A very minor point, but the data entries for USSR/Russia in 1990 seem unreliable. Population seems to refer to USSR while educational attainment figures seem to refer to Russia.

Papers using this dataset include Acemoglu et al. (2005) and Glaeser et al. (2007).

For other datasets on average schooling years, see Kyriacou (1991), which is used by Benhabib and Spiegel (1994, JME), and Nehru et al. (1995), which is used by Pritchett (2000).

See Krueger and Lindahl (2001, JEL) for critical reviews on average schooling year data.

Cross-country school enrollment ratio data

Lee and Lee (2016) compile historical school enrollment ratios by gender since 1820 for 111 countries.
  • Downloadable here
  • This is an updated version of the dataset compiled by Barro, Robert J. and Jong-Wha Lee (2015) Education Matters: Global Schooling Gains from the 19th to the 21st Century (Oxford University Press) 

Aaron Benavot and Phyllis Riddle (1988) compiled cross-country data on the primary school enrollment ratio in the late 19th century and the early 20th century.

Real GDP per capita

World Development Indicators (WDI) - in current/constant local currency unit and in current/constant US dollars since 1960


Penn World Table (PWT) - in purchasing power parity since 1950

See here for my rough summary of data construction.

See Nuxoll (1994) for the validity of using economic growth rates from Penn World Table.

See also Feenstra et al. (2004)

For version 5.6, there is an augmented version constructed by Fearon and Laitin (2003). Which is used by Miguel et al. (2004), hence contained in their dataset.

Comparison of WDI vs PWT

Discussing PWT version 6, Johnson et al. (2013) argue that while PWT is good at cross-country comparison, economic growth is better measured by WDI. See also Ciccone and Jarocinski (2010).

See Pinkovskiy and Sala-i-Martin's working paper "Newer Need Not Be Better: Evaluating the Penn World Tables and the World Development Indicators Using Nighttime Lights" for how much PWT versions 7 and 8 do any better.


Angus Maddison (2003) The World Economy: Historical Statistics (Paris: OECD)

Annual data entries, wherever possible, from 1820 until 2001.

Data for 1500, 1600, and 1700 is also available, used by Acemoglu, Johnson, and Robinson (2005)'s "The Rise of Europe" paper.

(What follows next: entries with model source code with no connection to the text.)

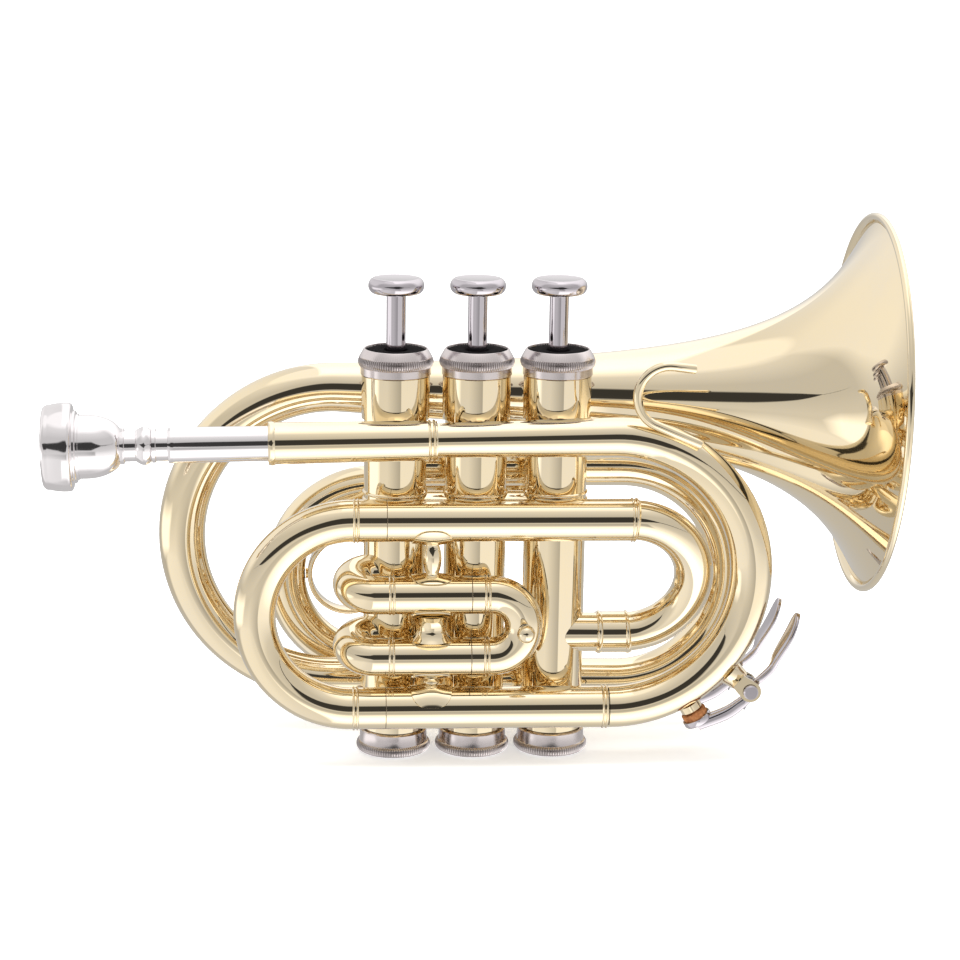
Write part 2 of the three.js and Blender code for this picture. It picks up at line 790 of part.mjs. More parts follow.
function upperRun() {
  const path = route([point(tuningSplitX + fitGap, frontY, upperRunZ),
    point(smallBowStartX - fitGap, frontY, upperRunZ)], []);
  return tube(path, [[0, runRadius]], [[0, runBore]], tubeSides);
}

function tuningSlide() {
  const path = uPath(point(tuningTipX, frontY, upperRunZ), point(tuningTurnX, frontY, upperRunZ),
    point(tuningTurnX, frontY, lowerRunZ), point(tuningTipX, frontY, lowerRunZ));
  const leg = tuningTipX - tuningSplitX;
  const sleeve = tuningSplitX - tuningFerruleX - tuningFerruleWidth;
  return crook(path, leg, sleeve, tuningFerruleWidth, runRadius, runBore - fitGap);
}

// Receiver: a tapered socket with a ring at each end
const pipeDirection = point(Math.cos(pipeRise), 0, Math.sin(pipeRise));
const onPipe = (x) => point(x, frontY, leadpipeZAt(x));
const pipeLength = (fromX, toX) => (toX - fromX) / Math.cos(pipeRise);

function receiver() {
  const path = route([onPipe(receiverMouthX), onPipe(receiverEndX)], []);
  const taperEnd = path.length - receiverRingWidth;
  const outer = [
    [0, receiverMouthRadius + receiverRingRise], [receiverRingWidth, receiverMouthRadius + receiverRingRise],
    [receiverRingWidth, receiverMouthRadius], [taperEnd, receiverEndRadius],
    [taperEnd, receiverEndRadius + receiverRingRise / 2],
  ];
  const seat = leadStartRadius + fitGap;
  const bore = [[0, receiverMouthBore], [shankInsertion, shankTipRadius + fitGap],
    [shankInsertion, seat], [path.length, seat]];
  return tube(path, outer, bore, tubeSides);
}

// Leadpipe and the large bow that turns it back under the valves, with the water key's nipple
function leadpipeBow() {
  const path = uPath(onPipe(leadStartX), onPipe(leadBowReachX), point(leadBowReachX, frontY, lowerRunZ),
    point(lowerRunEndX + fitGap, frontY, lowerRunZ));
  const outer = [
    [0, leadStartRadius], [pipeLength(leadStartX, leadNeckX), leadStartRadius],
    [pipeLength(leadStartX, leadMiddleX), leadMiddleRadius],
    [pipeLength(leadStartX, bowFullX), leadBowRadius],
  ];
  const bore = outer.map(([at, radius]) => [at, radius - tubeWall]);
  return tube(path, outer, bore, boreSides, [nipple(frontKey)]).subtract(nippleHole(frontKey));
}

// Mouthpiece: rim, cup, turned collars and tapered shank round a cup, throat and backbore
function mouthpiece() {
  const mouthX = receiverMouthX - shankShownEnd * Math.cos(pipeRise);
  const end = shankShownEnd + shankInsertion - fitGap;
  const curve = (share) => bandRadius + (cupEndRadius - bandRadius) * (1 - Math.cos(share * Math.PI / 2));
  const outer = [
    [rimRadius - rimRounding, 0], [rimRadius, rimRounding], [rimRadius, rimLength - rimRounding / 2],
    [ridgeRadius, rimLength], [ridgeRadius, ridgeEnd], [bandRadius, ridgeEnd],
  ];
  for (let i = 0; i <= cupRings; i += 1) {
    outer.push([curve(i / cupRings), bandEnd + ((cupEnd - bandEnd) * i) / cupRings]);
  }
  outer.push(
    [collarRadius, cupEnd], [collarRadius, collarEnd], [neckRadius, collarEnd], [neckRadius, neckEnd],
    [beadOuterRadius, neckEnd + beadRounding],
    [beadOuterRadius, beadEnd - beadRounding], [neckRadius, beadEnd],
    [secondCollarRadius, beadEnd], [secondCollarRadius, secondCollarEnd],
    [neckRadius, secondCollarEnd], [neckRadius, secondNeckEnd],
    [shankRadius, secondNeckEnd], [shankRadius, shankCollarEnd],
    [shankMouthRadius, shankShownEnd], [shankTipRadius, end],
  );
  const inner = [[shankBore, end], [throatRadius, cupDepth + throatLength], [throatRadius, cupDepth]];
  for (let i = 1; i <= cupRings; i += 1) {
    const angle = (Math.PI / 2) * (i / cupRings);
    inner.push([throatRadius + (cupMouthRadius - throatRadius) * Math.sin(angle),
      cupDepth * Math.cos(angle) + (rimRounding / 2) * Math.sin(angle)]);
  }
  inner.push([cupMouthRadius + rimRounding, 0]);
  return revolve([...outer, ...inner], cupSides, onPipe(mouthX), pipeDirection);
}

// Small bow from the upper run into the third valve, in a leaning plane
function smallBow() {
  const path = uPath(point(smallBowStartX, frontY, upperRunZ), point(smallBowReachX, frontY, upperRunZ),
    point(smallBowReachX, smallBowEndY, smallBowEndZ), point(thirdX, smallBowEndY, smallBowEndZ));
  const bandStart = path.length - (sleeveBandX + sleeveBandLength - thirdX);
  const bandFar = bandStart + sleeveBandLength - bandBeadWidth;
  const bandRadiusHere = smallBowRadius + sleeveBandRise;
  const outer = [
    [0, runRadius + ferruleRise], [smallBowFerruleWidth, runRadius + ferruleRise],
    [smallBowFerruleWidth, smallBowRadius], [bandStart, smallBowRadius],
    [bandStart, bandRadiusHere + bandBeadRise], [bandStart + bandBeadWidth, bandRadiusHere + bandBeadRise],
    [bandStart + bandBeadWidth, bandRadiusHere], [bandFar, bandRadiusHere],
    [bandFar, bandRadiusHere + bandBeadRise], [bandFar + bandBeadWidth, bandRadiusHere + bandBeadRise],
    [bandFar + bandBeadWidth, smallBowRadius],
  ];
  return tube(path, outer, [[0, smallBowRadius - bowWall]]).subtract(casingCutter(thirdX));
}

// The room for a slide's leg, from the end of a tube that lies along X to a place inside it
function socket(path, inner, radius) {
  const ends = [along(path, 0).place, along(path, path.length).place];
  const mouth = ends.find((end) => end.y === inner.y && end.z === inner.z);
  const outwards = mouth.clone().sub(inner).normalize();
  const reach = mouth.clone().addScaledVector(outwards, cutOverrun);
  const line = route([inner, reach], []);
  return sweep(line, [[0, radius], [line.length, radius]], tubeSides);
}

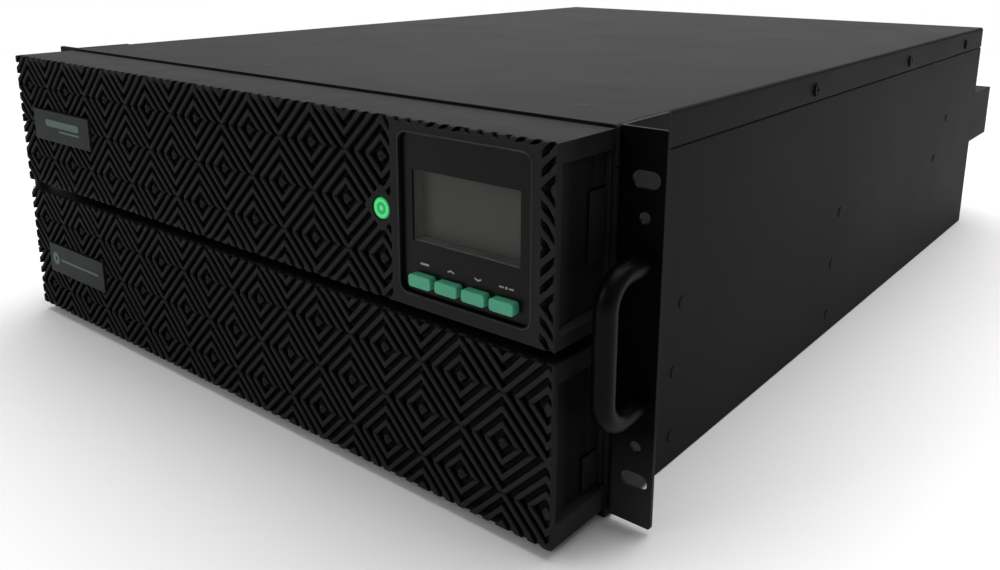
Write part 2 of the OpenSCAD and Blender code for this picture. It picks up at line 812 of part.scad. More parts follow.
// Toggle that bridges the breaker's two poles, on a pivot across the body
module breaker_toggle() {
  color("#d9d9d4") translate([breaker_x, body_d - 1, breaker_z]) {
    rod_x(5, -10, 10, 0, 0);
    rod_x(toggle_pin_r, -13, 13, 0, 0);
    rotate([24, 0, 0]) translate([-10, 0, -2.5]) cube([20, 16, 5]);
  }
}

// Blank plate over the communication card slot, with two thumb screws
module card_slot_cover() {
  color("#3a3a3c") {
    round_plate(88, 38, 1.5, body_d, body_d + 1.4, card_x, card_z);
    for (dx = [-39, 39]) {
      rod_y(4.5, body_d + 1.4 - eps, body_d + 9, card_x + dx, card_z);
      rod_y(3, body_d + 9 - eps, body_d + 10, card_x + dx, card_z);
    }
  }
}

// Serial, USB and emergency-off sockets in a common carrier
module comm_ports() {
  color("#6d7072") difference() {
    union() {
      block([12.2, rear_y - 14, port_z - 7.8], [73.8, body_d + 0.4, port_z + 7.8]);
      block([15, body_d + 0.4 - eps, port_z - 6], [34, body_d + 5, port_z + 6]);
      block([38, body_d + 0.4 - eps, port_z - 6], [50, body_d + 4, port_z + 6]);
      block([54, body_d + 0.4 - eps, port_z - 6], [71, body_d + 7, port_z + 6]);
    }
    block([17, body_d - 4, port_z - 4], [32, body_d + 6, port_z + 4]);
    block([40, body_d - 8, port_z - 4.5], [48, body_d + 6, port_z + 4.5]);
    for (i = [0:1]) block([56 + i * 7, body_d - 4, port_z - 3.5], [62 + i * 7, body_d + 8, port_z + 3.5]);
  }
}

// Two-pole socket for an extra battery cabinet
module battery_socket() {
  color("#5c6064") difference() {
    block([socket_x - 23.8, rear_y - 30, socket_z - 10.8], [socket_x + 23.8, body_d + 16, socket_z + 10.8]);
    for (dx = [-11.5, 11.5])
      block([socket_x + dx - 8, body_d - 4, socket_z - 7], [socket_x + dx + 8, body_d + 17, socket_z + 7]);
  }
}

// Row of appliance outlets, each with three contact slots
module outlets() {
  color("#151515") for (x = outlet_x) difference() {
    union() {
      block([x - 15.8, rear_y - 22, outlet_z - 11.8], [x + 15.8, body_d + 1, outlet_z + 11.8]);
      block([x - 19, body_d, outlet_z - 15], [x + 19, body_d + 3, outlet_z + 15]);
    }
    difference() {
      block([x - 12.5, body_d - 15, outlet_z - 8.5], [x + 12.5, body_d + 4, outlet_z + 8.5]);
      block([x - 10.5, body_d - 16, outlet_z - 6.5], [x + 10.5, body_d + 1, outlet_z + 6.5]);
    }
    for (dx = [-6, 0, 6])
      block([x + dx - 1, body_d - 12, outlet_z - 3], [x + dx + 1, body_d + 4, outlet_z + 3]);
  }
}

// ---------- assembly ----------

chassis_base();
top_cover();
mid_deck();
bay_divider();
front_plate();
rear_panel();
ear_left();
ear_right();
handle_left();
handle_right();
bracket_screws();
cover_screws();
side_rivets();
upper_bezel();
lower_bezel();
upper_badge();
lower_badge();
status_light();
display_panel();
display_window();
lcd_module();
display_board();
display_cable();
key_escape();
key_up();
key_down();
key_enter();
upper_latch_left();
upper_latch_right();
lower_latch_left();
lower_latch_right();
battery_tray_left();
battery_tray_right();
battery_blocks_left();
battery_blocks_right();
battery_plug_left();
battery_plug_right();
tray_pull_left();
tray_pull_right();
power_board();
board_standoffs();
heatsinks();
capacitor_bank();
inductors();
relays();
control_board();
emi_filter();
fan_frames();
fan_rotor_left();
fan_rotor_right();
fan_guards();
terminal_cover();
cable_glands();
terminal_block();
breaker_body();
breaker_toggle();
card_slot_cover();
comm_ports();
battery_socket();
outlets();
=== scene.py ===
"""Looks for the rack-mount uninterruptible power supply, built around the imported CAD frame.

Lengths are in metres, except where a name ends in _mm. +X is right, +Y is the rear, +Z is up.
"""
import json
import math

import bmesh
import bpy
import numpy as np
from mathutils import Matrix, Vector


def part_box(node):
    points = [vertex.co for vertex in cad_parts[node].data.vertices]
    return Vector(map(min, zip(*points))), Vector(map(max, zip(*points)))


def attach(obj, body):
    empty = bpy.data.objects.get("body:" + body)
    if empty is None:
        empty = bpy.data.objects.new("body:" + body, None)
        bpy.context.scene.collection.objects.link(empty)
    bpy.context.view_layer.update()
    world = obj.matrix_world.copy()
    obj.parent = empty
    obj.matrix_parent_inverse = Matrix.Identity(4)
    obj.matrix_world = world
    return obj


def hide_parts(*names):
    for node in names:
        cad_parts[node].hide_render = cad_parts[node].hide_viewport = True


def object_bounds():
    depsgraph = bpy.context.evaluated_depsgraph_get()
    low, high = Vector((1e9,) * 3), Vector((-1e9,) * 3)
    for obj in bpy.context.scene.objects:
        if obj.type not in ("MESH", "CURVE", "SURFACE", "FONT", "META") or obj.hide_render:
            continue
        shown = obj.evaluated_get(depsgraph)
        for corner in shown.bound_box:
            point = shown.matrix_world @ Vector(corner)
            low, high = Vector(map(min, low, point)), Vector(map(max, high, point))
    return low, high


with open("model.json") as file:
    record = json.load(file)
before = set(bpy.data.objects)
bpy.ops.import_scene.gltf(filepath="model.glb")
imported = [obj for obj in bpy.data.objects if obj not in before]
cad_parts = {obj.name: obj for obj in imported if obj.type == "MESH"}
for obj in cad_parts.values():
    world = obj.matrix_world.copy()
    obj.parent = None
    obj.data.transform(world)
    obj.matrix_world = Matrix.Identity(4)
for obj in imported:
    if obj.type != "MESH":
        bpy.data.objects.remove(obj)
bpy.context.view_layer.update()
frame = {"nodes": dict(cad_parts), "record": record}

MM = 0.001


# ---------- mesh helpers ----------

def new_object(name, bm):
    """A mesh object made from a bmesh, linked to the scene."""
    mesh = bpy.data.meshes.new(name)
    bm.to_mesh(mesh)
    bm.free()
    obj = bpy.data.objects.new(name, mesh)
    bpy.context.scene.collection.objects.link(obj)
    return obj


def smooth(obj, angle=35):
    """Smooth shading, with every edge sharper than the angle kept crisp."""
    obj.data.shade_smooth()
    obj.data.set_sharp_from_angle(angle=math.radians(angle))


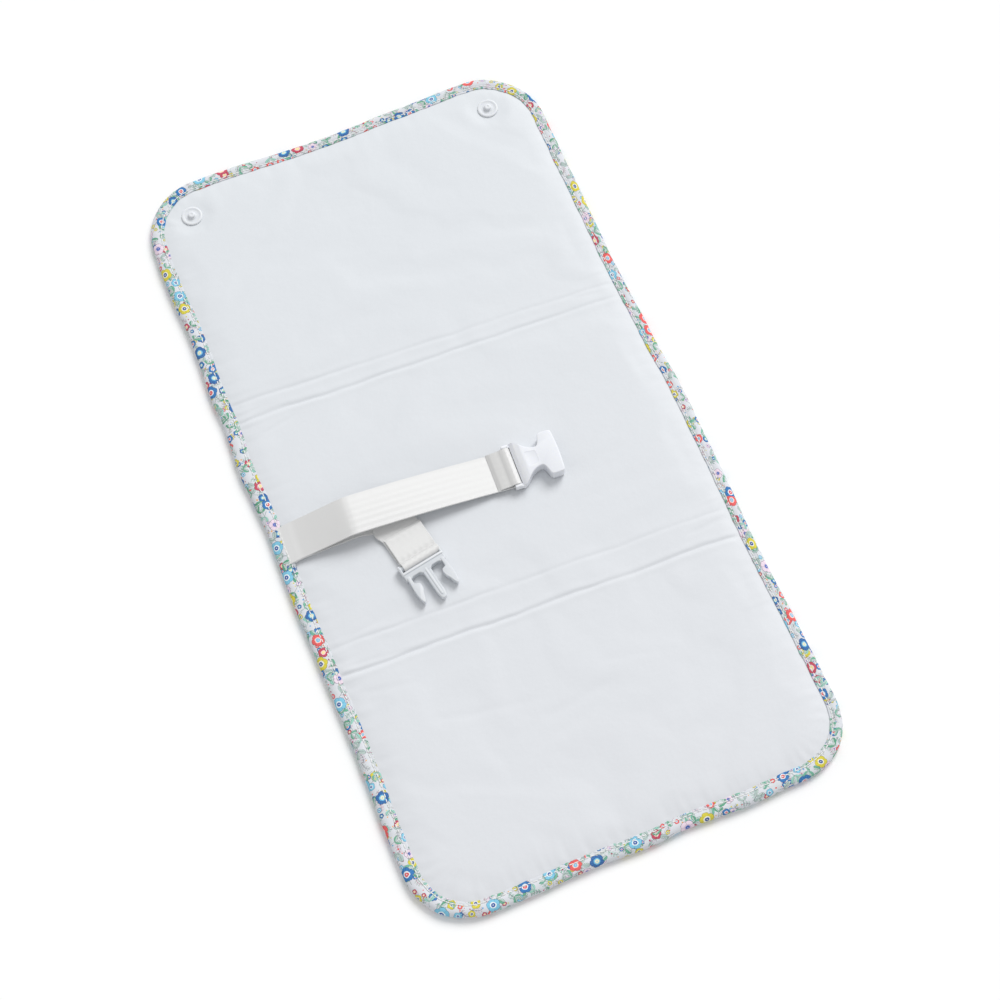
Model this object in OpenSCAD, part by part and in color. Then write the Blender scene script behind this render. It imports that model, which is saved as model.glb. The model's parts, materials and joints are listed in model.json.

Downloadable from the book's website (you need username and password written at the end of Table of Contents in the book)

Used by Acemoglu and Johnson (2006) for their analysis on the effect of life expectancy on economic growth between 1940 and 1980.

Used also by Persson and Tabellini (2006).

For the latest data, see Bolt, Jutta, and Jan Luiten van Zanden, “The Maddison Project: Collaborative Research on Historical National Accounts,” Economic History Review, 67 (2014), 627–651.


Barro-Ursua Macroeconomic Data

An attempt to correct Maddison's data. Used by Barro and Ursua "Rare Macroeconomic Disasters" and Barro "Convergence and Modernization Revisited".

Downloadable from Robert Barro's website.

Historical global freight cost

Mohammed, S. I. S., and J. G. Williamson, “Freight Rates and Productivity Gains
in British Tramp Shipping 1869–1950,” Explorations in Economic History, 41
(2004), 172–203

Used by Henderson et al. 2018 (Figure IV)

Historical cross-country literacy rates

Roser, Max, and Esteban Ortiz-Ospina, “Literacy,” Our World In Data, 2016.

Van Zanden et al. (2014), pp. 89-90, note that the UNESCO report on the Progress of Literacy in Various Countries Since 1900 porivdes 173 observations for 30 countries for the period before 1950.